▶ [SOURCE EXCERPT]
+ + + + + + +
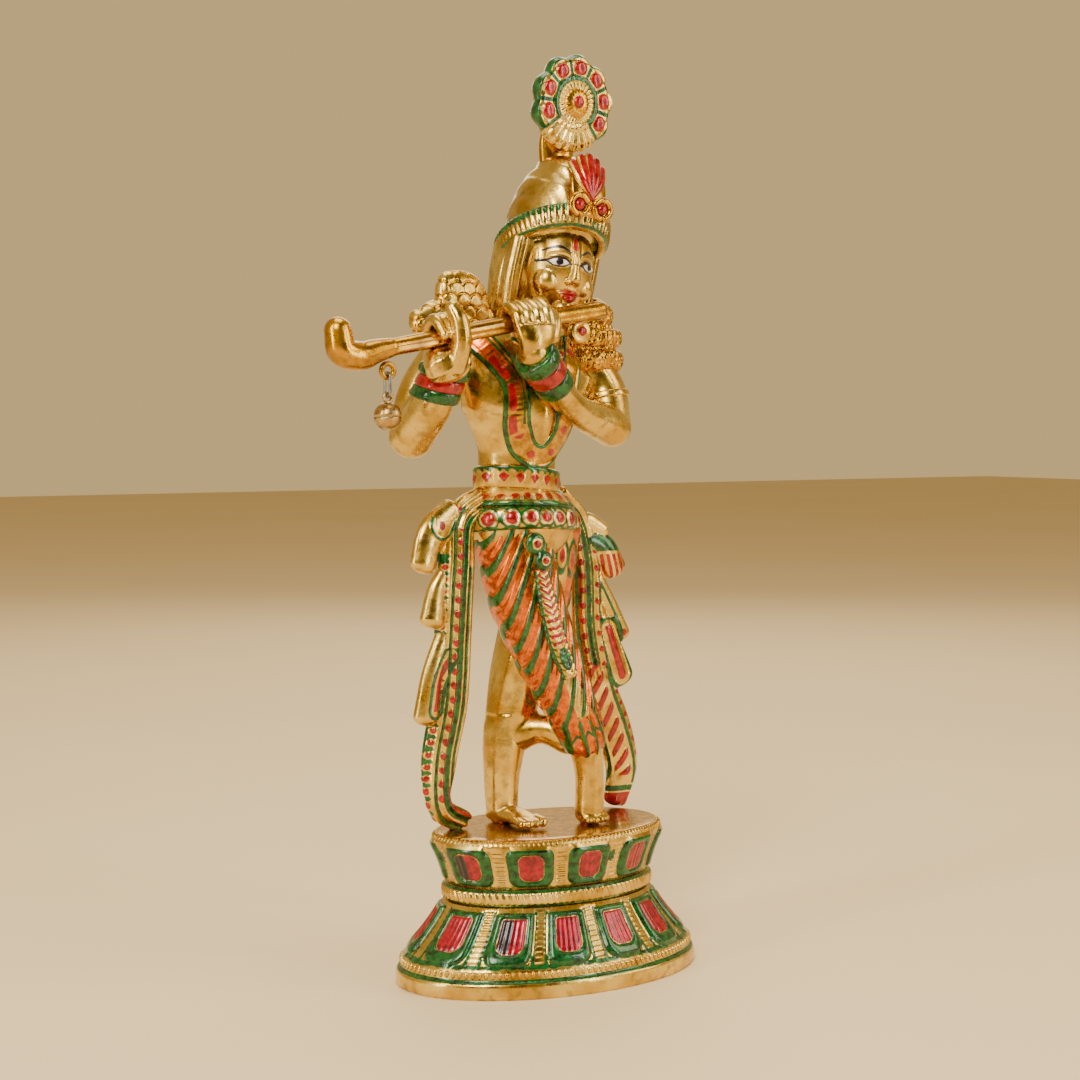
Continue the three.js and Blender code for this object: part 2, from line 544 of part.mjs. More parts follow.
piece('rear_leg_cloth', 'gilt', figure, (grow) => joined([
  limb([
    station(2, 4, 98, 12, 11), station(-1, 6, 72, 11, 10.4),
    station(-6, 8.6, 48, 9.6, 9.4), station(-11, 9.4, 29, 7.6, 7.4),
  ], { steps: 4, grow }),
  limb([station(-10, 8.4, 29.6, 6.2, 6.2), station(-1, 2, 30.6, 5.4, 5.8), station(5, -4, 28.8, 5.2, 5.2)],
    { sides: 8, steps: 3, across: Z, grow }),
]).intersect(halfSpaces.under(crotchHeight + grow)));

// --- Feet and screws ---

const STANDING_ANKLE = at(-13, 8, 6);
const CROSSED_ANKLE = at(11, -8.2, 6);

// A slotted pan-head screw that comes up through the deck, and its washer, on a leg's axis.
const deckUnderside = -JOINT_GAP - PEDESTAL_WALL;
const washerTop = deckUnderside - LEAST_GAP;
const headTop = washerTop - WASHER_THICKNESS - LEAST_GAP;

function screw(place, grow) {
  const profile = [
    [0, headTop - SCREW_HEAD_HEIGHT - grow],
    [SCREW_HEAD_RADIUS * 0.8 + grow, headTop - SCREW_HEAD_HEIGHT - grow],
    [SCREW_HEAD_RADIUS + grow, headTop - SCREW_HEAD_HEIGHT * 0.6],
    [SCREW_HEAD_RADIUS + grow, headTop + grow],
    [SCREW_RADIUS + grow, headTop + grow],
    [SCREW_RADIUS + grow, headTop + SCREW_LENGTH - SCREW_RADIUS / 2],
    [SCREW_RADIUS / 2 + grow, headTop + SCREW_LENGTH + grow],
    [0, headTop + SCREW_LENGTH + grow],
  ];
  const crownPoint = new THREE.Vector3(0, 0, headTop - SCREW_HEAD_HEIGHT);
  const slot = block(crownPoint, Z, 9, DRIVE_SLOT / 2, SCREW_HEAD_HEIGHT * 0.4);
  const made = solid(turned(profile, 14));
  return (grow ? made : made.subtract(slot)).translate(place.x, place.y, 0);
}

function washer(place, grow) {
  const hole = SCREW_RADIUS + LEAST_GAP - grow;
  const rim = WASHER_RADIUS + grow;
  const low = washerTop - WASHER_THICKNESS - grow;
  const high = washerTop + grow;
  const ring = turned([[hole, low], [rim, low], [rim, high], [hole, high], [hole, low]], 14);
  return solid(ring.translate(place.x, place.y, 0));
}

const fixings = [];
for (const [name, place] of [['standing', STANDING_ANKLE], ['crossed', CROSSED_ANKLE]]) {
  fixings.push({ name: `${name}_leg_screw`, shape: (grow) => screw(place, grow) });
  fixings.push({ name: `${name}_leg_washer`, shape: (grow) => washer(place, grow) });
}
for (const { name, shape } of fixings) piece(name, 'steel', figure, shape);

piece('standing_leg', 'gilt', figure, (grow) => joined([
  limb([station(-13, 8, 4, 4.8, 5.2), station(-12.8, 8.4, 16, 5.4, 5.8), station(-11.6, 8.8, 27, 6.4, 6.4)],
    { sides: 8, steps: 3, grow }),
  limb([station(-13.6, 10.6, 2.6, 4.2, 2.8), station(-12, 2, 3, 4.6, 2.8), station(-10.4, -5.6, 1.8, 5.2, 1.9)],
    { sides: 8, steps: 3, grow }),
]).intersect(halfSpaces.over(-grow)));

piece('crossed_leg', 'gilt', figure, (grow) => joined([
  limb([station(11, -8.2, 3.4, 5, 4.6), station(11, -8.4, 15, 4.8, 4.8), station(9, -9, 27, 5.8, 5.8)],
    { sides: 8, steps: 3, grow }),
  limb([station(11, -7.6, 6, 4.6, 3), station(11.6, -10.6, 2.4, 5, 2.2)], { sides: 8, steps: 2, grow }),
]).intersect(halfSpaces.over(-grow)));

// --- Pedestal ---

const halfFoot = PEDESTAL_WIDTH / 2;
const halfNeck = NECK_WIDTH / 2;
const halfDeck = DECK_WIDTH / 2;

// Points of a sloping wall between two [radius, height] ends, hollowed towards the axis.
function slope([fromRadius, fromHeight], [toRadius, toHeight], hollow, steps = 2) {
  const start = new THREE.Vector2(fromRadius, fromHeight);
  const end = new THREE.Vector2(toRadius, toHeight);
  const middle = start.clone().lerp(end, 0.5).add(new THREE.Vector2(-hollow, 0));
  return new THREE.QuadraticBezierCurve(start, middle, end).getPoints(steps).map((p) => [p.x, p.y]);
}

// Petals standing proud of a tier, evenly spaced round its oval at mid height.
function petalRing(count, [lowRadius, lowHeight], [highRadius, highHeight], share) {
  const middle = (lowRadius + highRadius) / 2;
  const rise = highHeight - lowHeight;
  const course = new THREE.EllipseCurve(0, 0, middle, middle * ovalRatio, 0, 2 * Math.PI);
  const pitch = course.getLength() / count;
  const petal = (n) => {
    const turn = course.getUtoTmapping((n + 0.5) / count);
    const place = course.getPoint(turn);
    const along = course.getTangent(turn);
    const outward = new THREE.Vector3(along.y, -along.x, 0);
    const lean = ((highRadius - lowRadius) * place.length()) / middle;
    const up = outward.clone().multiplyScalar(lean).addScaledVector(Z, rise).normalize();
    const tangent = new THREE.Vector3(along.x, along.y, 0);
    const normal = tangent.clone().cross(up);
    const frame = new THREE.Matrix4().makeBasis(tangent, normal, up);
    const shape = new THREE.SphereGeometry(1, 6, 3).rotateX(Math.PI / 2);
    shape.scale(pitch * 0.36, PETAL_RELIEF * 1.6, (rise * share) / (2 * up.z));
    shape.applyMatrix4(frame.setPosition(place.x, place.y, (lowHeight + highHeight) / 2));
    return solid(shape);
  };
  return joined(Array.from({ length: count }, (_, n) => petal(n)));
}

const lowerFoot = [halfFoot - 4, 10];
const lowerHead = [halfNeck + 1.6, LOWER_TIER_HEIGHT - 1.4];
const upperFoot = [halfNeck + 0.4, upperBase + 1.4];
const upperHead = [halfDeck - 0.4, deckTop - 3.4];

piece('pedestal_upper_tier', 'gilt', statue, (grow) => {
  const wall = PEDESTAL_WALL;
  const outside = [
    [0, deckTop + grow], [halfDeck - 4, deckTop + grow],
    [halfDeck - 1.4 + grow, deckTop - 0.6 + grow], [halfDeck + grow, deckTop - 2.2],
    ...slope([upperHead[0] + grow, upperHead[1]], [upperFoot[0] + grow, upperFoot[1]], 1),
    [upperFoot[0] + grow, upperBase - grow],
  ];
  const inside = [
    [upperFoot[0] - wall, upperBase - grow], [upperHead[0] - wall, deckTop - wall - 1.5], [0, deckTop - wall],
  ];
  return oval([...outside, ...inside]).add(petalRing(UPPER_PETALS, upperFoot, upperHead, 0.92));
});

piece('pedestal_neck_band', 'gilt', statue, () => {
  const low = neckBase;
  const high = neckBase + NECK_BAND_HEIGHT;
  const inner = halfNeck - PEDESTAL_WALL;
  return oval([
    [inner, low], [halfNeck + 0.4, low], [halfNeck + 1.8, low + 1.2], [halfNeck + 1.8, high - 1.2],
    [halfNeck + 0.4, high], [inner, high], [inner, low],
  ]);
});

piece('pedestal_lower_tier', 'gilt', statue, () => {
  const wall = PEDESTAL_WALL;
  return oval([
    [halfFoot - wall, 0], [halfFoot, 0], [halfFoot, FOOT_RIM_HEIGHT], [halfFoot - 1.6, FOOT_RIM_HEIGHT + 1.2],
    [halfFoot - 2, lowerFoot[1] - 1],
    ...slope(lowerFoot, lowerHead, 1.6),
    [lowerHead[0], LOWER_TIER_HEIGHT], [lowerHead[0] - wall, LOWER_TIER_HEIGHT],
    ...slope([lowerHead[0] - wall, lowerHead[1]], [lowerFoot[0] - wall, lowerFoot[1]], 1.6),
    [halfFoot - wall, FOOT_RIM_HEIGHT], [halfFoot - wall, 0],
  ]).add(petalRing(LOWER_PETALS, lowerFoot, lowerHead, 0.94));
});

// --- Fit the pieces to each other and hang them in their frames ---

const swollen = [];
function solidInStatue({ name, frame, shape }, grow) {
  return solid(geometryOf(shape(grow), frame.matrixWorld));
}

function boxesMeet(a, b) {
  const [first, second] = [a.boundingBox(), b.boundingBox()];
  return [0, 1, 2].every((k) => first.min[k] < second.max[k] && second.min[k] < first.max[k]);
}

// The largest body of a solid, since a cut can leave a crumb beside it.
function largest(made) {
  return made.decompose().reduce((best, next) => (next.volume() > best.volume() ? next : best));
}

// Pieces that are held apart by their own shapes, and so aren't cut by each other.
const clearOfAll = ['bell_lug', 'bell_wire_link', 'bell_shank_loop', 'bell_pellet'];

for (const entry of pieces) {
  let made = solidInStatue(entry, 0);
  if (!clearOfAll.includes(entry.name)) {
    for (const { standsOff, cutter } of swollen) {
      if (standsOff !== entry.name && boxesMeet(made, cutter)) made = made.subtract(cutter);
    }
    made = largest(made);
  }
  swollen.push({ standsOff: entry.standsOff, cutter: solidInStatue(entry, JOINT_GAP) });
  const mesh = new THREE.Mesh(geometryOf(made, entry.frame.matrixWorld.clone().invert()), finishes[entry.finish]);
  mesh.name = entry.name;
  entry.frame.add(mesh);
}

// The origin goes to the bottom centre of the whole piece's box.
statue.updateMatrixWorld(true);
const extent = new THREE.Box3().setFromObject(statue);
statue.position.set(-(extent.min.x + extent.max.x) / 2, -(extent.min.y + extent.max.y) / 2, -extent.min.z);

export default statue;
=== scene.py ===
import math

import bmesh
import bpy
import numpy as np
from mathutils import Matrix, Vector
from mathutils.bvhtree import BVHTree
from mathutils.interpolate import poly_3d_calc


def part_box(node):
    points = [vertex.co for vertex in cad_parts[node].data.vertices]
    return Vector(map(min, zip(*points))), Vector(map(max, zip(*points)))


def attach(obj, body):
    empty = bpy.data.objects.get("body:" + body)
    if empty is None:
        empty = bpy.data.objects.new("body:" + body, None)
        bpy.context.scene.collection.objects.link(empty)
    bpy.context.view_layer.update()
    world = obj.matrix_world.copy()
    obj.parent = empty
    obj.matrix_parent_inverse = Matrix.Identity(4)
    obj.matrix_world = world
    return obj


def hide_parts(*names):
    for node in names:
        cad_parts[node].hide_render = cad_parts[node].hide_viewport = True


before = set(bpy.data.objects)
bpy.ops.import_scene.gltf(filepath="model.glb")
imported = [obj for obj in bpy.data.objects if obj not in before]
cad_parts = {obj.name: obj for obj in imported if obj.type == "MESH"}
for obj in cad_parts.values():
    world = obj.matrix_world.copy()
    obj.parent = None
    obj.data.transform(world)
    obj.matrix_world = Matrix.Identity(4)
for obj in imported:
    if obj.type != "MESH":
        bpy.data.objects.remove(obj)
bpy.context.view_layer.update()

mm = 0.001
jointGap = 0.3
scene = bpy.context.scene

# Everything below is in millimetres in one of these frames: the pedestal's, the figure's on its deck,
# the head's, the flute's, and the bell's at the centre of its lug.
tierLow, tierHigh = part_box("pedestal_lower_tier")
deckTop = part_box("pedestal_upper_tier")[1].z
axisX, axisY = (tierLow.x + tierHigh.x) / 2, (tierLow.y + tierHigh.y) / 2
lugLow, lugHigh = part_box("bell_lug")
pedestalFrame = Matrix.Translation((axisX, axisY, 0)) @ Matrix.Scale(mm, 4)
figureFrame = Matrix.Translation((axisX, axisY, deckTop + jointGap * mm)) @ Matrix.Scale(mm, 4)
headFrame = figureFrame @ Matrix.Translation((-2, -1, 168)) @ Matrix.Rotation(math.radians(9), 4, "Y")
fluteFrame = figureFrame @ Matrix.Translation((-19.5, -17.6, 163.4)) @ Matrix.Rotation(math.radians(-9.6), 4,
    "Y")
bellFrame = Matrix.Translation((lugLow + lugHigh) / 2) @ Matrix.Scale(mm, 4)
print("frame loaded")


def curveThrough(points, shares):
    # a centripetal curve, so that close stations don't make a loop
    points = np.array(points, float)
    padded = np.vstack([2 * points[0] - points[1], points, 2 * points[-1] - points[-2]])
    places = np.clip(np.asarray(shares, float), 0, 1) * (len(points) - 1)
    cell = np.minimum(places.astype(int), len(points) - 2)
    t = (places - cell)[:, None]
    p0, p1, p2, p3 = (padded[cell + k] for k in range(4))
    d0, d1, d2 = (np.sqrt(np.linalg.norm(b - a, axis=1))[:, None] for a, b in ((p0, p1), (p1, p2), (p2, p3)))
    d1 = np.where(d1 < 1e-4, 1, d1)
    d0 = np.where(d0 < 1e-4, d1, d0)
    d2 = np.where(d2 < 1e-4, d1, d2)
    leave = ((p1 - p0) / d0 - (p2 - p0) / (d0 + d1) + (p2 - p1) / d1) * d1
    arrive = ((p2 - p1) / d1 - (p3 - p1) / (d1 + d2) + (p3 - p2) / d2) * d1
    return p1 + leave * t + (3 * (p2 - p1) - 2 * leave - arrive) * t ** 2 + (2 * (p1 - p2) + leave
        + arrive) * t ** 3


def unit(vectors):
    return vectors / np.maximum(np.linalg.norm(vectors, axis=1), 1e-9)[:, None]


# along and across are millimetres on a limb, side and face run from -1 to 1 round it, part is the limb's number
marks = ("along", "across", "side", "face", "part")


def startMesh():
    bm = bmesh.new()
    for name in marks:
        bm.verts.layers.float.new(name)
    return bm


def markSkin(bm, verts, **values):
    for name, numbers in values.items():
        layer = bm.verts.layers.float[name]
        for vert, number in zip(verts, np.broadcast_to(numbers, len(verts))):
            vert[layer] = float(number)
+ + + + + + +
▶ [EXERCISE DIRECTIONS]
Only the lines from the one bearing "whole piece's box." through the one bearing "scene = bpy.context.scene" should be repeated, exactly as given.

▶ [WRITTEN SOLUTION]
// The origin goes to the bottom centre of the whole piece's box.
statue.updateMatrixWorld(true);
const extent = new THREE.Box3().setFromObject(statue);
statue.position.set(-(extent.min.x + extent.max.x) / 2, -(extent.min.y + extent.max.y) / 2, -extent.min.z);

export default statue;
=== scene.py ===
import math

import bmesh
import bpy
import numpy as np
from mathutils import Matrix, Vector
from mathutils.bvhtree import BVHTree
from mathutils.interpolate import poly_3d_calc


def part_box(node):
    points = [vertex.co for vertex in cad_parts[node].data.vertices]
    return Vector(map(min, zip(*points))), Vector(map(max, zip(*points)))


def attach(obj, body):
    empty = bpy.data.objects.get("body:" + body)
    if empty is None:
        empty = bpy.data.objects.new("body:" + body, None)
        bpy.context.scene.collection.objects.link(empty)
    bpy.context.view_layer.update()
    world = obj.matrix_world.copy()
    obj.parent = empty
    obj.matrix_parent_inverse = Matrix.Identity(4)
    obj.matrix_world = world
    return obj


def hide_parts(*names):
    for node in names:
        cad_parts[node].hide_render = cad_parts[node].hide_viewport = True


before = set(bpy.data.objects)
bpy.ops.import_scene.gltf(filepath="model.glb")
imported = [obj for obj in bpy.data.objects if obj not in before]
cad_parts = {obj.name: obj for obj in imported if obj.type == "MESH"}
for obj in cad_parts.values():
    world = obj.matrix_world.copy()
    obj.parent = None
    obj.data.transform(world)
    obj.matrix_world = Matrix.Identity(4)
for obj in imported:
    if obj.type != "MESH":
        bpy.data.objects.remove(obj)
bpy.context.view_layer.update()

mm = 0.001
jointGap = 0.3
scene = bpy.context.scene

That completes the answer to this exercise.